What I do has not been noble, and the public schools are not messed up for the reasons often-cited.
First, I ain't got nothing noble about me. I am a sinner, and that is all there is to it. Each day, I wake up and often choose to bathe myself in a shower of selfishness. Choosing myself over others. Choosing myself over God, over husband, and over the benefit of those around me. Much of what I do is driven by my desire for comfort and predictability. Being a teacher does not begin to erase that. It does not absolve me of my deep pool of errors that I swim in. No good deeds are untainted by this selfishness. On this side of heaven, I will continue to fight, succumb to, and fleetingly overcome the desires of my flesh.
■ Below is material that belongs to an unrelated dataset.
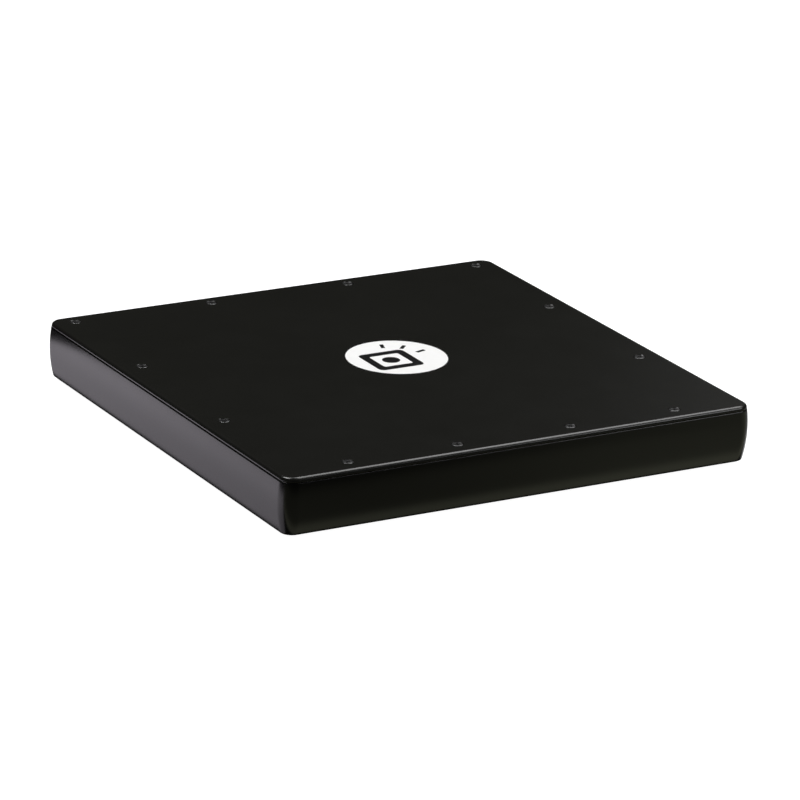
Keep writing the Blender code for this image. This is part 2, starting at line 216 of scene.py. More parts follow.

Until then, I hope no one ever assumes that putting on the job of teacher should somehow be revered, pitied or admired.
As for the second, small thought: the public schools are "messed up" for a very simple reason. Everyone else is a sinner, too. We are all ignoble. Sorry, everyone. Even our best efforts, or at least mine, are intertwined with ill-gotten motives.
This grieves me (to only a certain extent...more to come). I sin. Others sin. My students walk in the door, and by looking into their eyes and seeing their posture it is evident that they, too, are quite broken. They have parents split apart. They don't know when they will get nutritious food. They have so many siblings that, when old enough, their parents have to essentially forget them. Parents have been misdirected by their own life circumstances in a way that renders them completely disabled in the arena of caring.
Overnight, I acquired 105 students. I felt the weight of this responsibility and the complete void of my own practical knowledge about what to do with them (even after a Masters degree). What a combination of feelings! The pain in my own experience combined with the pain I felt in student's lives opened up my eyes to the extremely helpless situation we are all in. We live in a increasingly deep, selfish pit that is dug deeper by our own insecurities.
It is imperative to gain perspective on this situation - at least it is for me. Teaching is not the only occupation in life that illuminates this major problem. This is universal. This is pervasive.
So, here it is...
I can do no good. If I cannot do such, who can?
Paul writes in his letter to the Phillipians (2:12-13)
"Therefore, my dear friends, as you have always obeyed- not only in my presence but now much more in my absence - continue to work out your salvation with fear and trembling, for it is God who works in you to will and to act according to his good purpose."
In Galations 5:16-18, 22-26 it is written:
"So I say, live by the Spirit, and you will not gratify the desires of the sinful nature. For the sinful nature desires what is contrary to the Spirit, and the Spirit what is contrary to the sinful nature. They are in conflict with each other, so that you do not do what you want. But if you are led by the Spirit, you are not under law...But the fruit of the Spirit is love, joy, peace, patience, kindess, goodness, faithfulness, gentleness, and self-control. Against such things, there is no law. Those who belong to Christ Jesus have crucified the sinful nature with its passions and desires. Since we live by the Spirit, let us keep in step with the Spirit. Let us not become conceited, provoking and envying each other."
Romans 5: 1-5:
Therefore, since we have been justified through faith, we have peace with God through our Lord Jesus Christ, through whom we have gained access by faith into grace in which we now stand. And we rejoice in the hope of the glory of God. Not only so, but we also rejoice in our sufferings, because we know that suffering produces perseverance; perseverance , character; and character, hope. And hope does not disappoint us, because God poured out his love into our hearts by the Holy Spirit, who he has given to us.
And I could go on, but what do I really mean? I do no good. It is only the fruit of the Holy Spirit in me, given by God through Jesus Christ, that my body does any good. It is through the power of the Holy Spirit that God can act in and through me according to his good purpose. I have no good purpose other than to serve him.
The hope in this world is not better teachers, better parents, or better schools. The only hope is Jesus. He shed his blood, reduced himself to death on a cross, and overcame the power of sin and death for the world. By taking on the selfish, prideful sins of me, of my class, and of the world, he redeemed mankind. This is the only hope that will eternally not disappoint.
"Good" teachers, "good" schools, "good" parents. They will all fail. They will all dissipate. They will all disappoint. They will all remain in battle with their own conflicting desires.
They will all pale in comparison to the glory of God and dissolve in his light. Jesus's death on the cross is all that matters.
And finally in Ephesians 1:15-20:
"I keep asking that the God of our Lord Jesus Christ, the glorious Father, may give you the Spirit of wisdom and revelation, so that you may know him better. I pray also that the eyes of your heart may be enlightened in order that you may know the hope to which he has called you, the riches of his glorious inheritance in the saints, and his incomparably great power for us who believe. That power is like the working of his mighty strength, which he exerted in Christ when he raised him from the dead and seated him at his right hand in the heavenly realms..."
I hope that Christ's face, which shines before me is the only thing in my life that will ever get an approving nod of the head, and that his Word will ring true in everyone's life. He does not disappoint.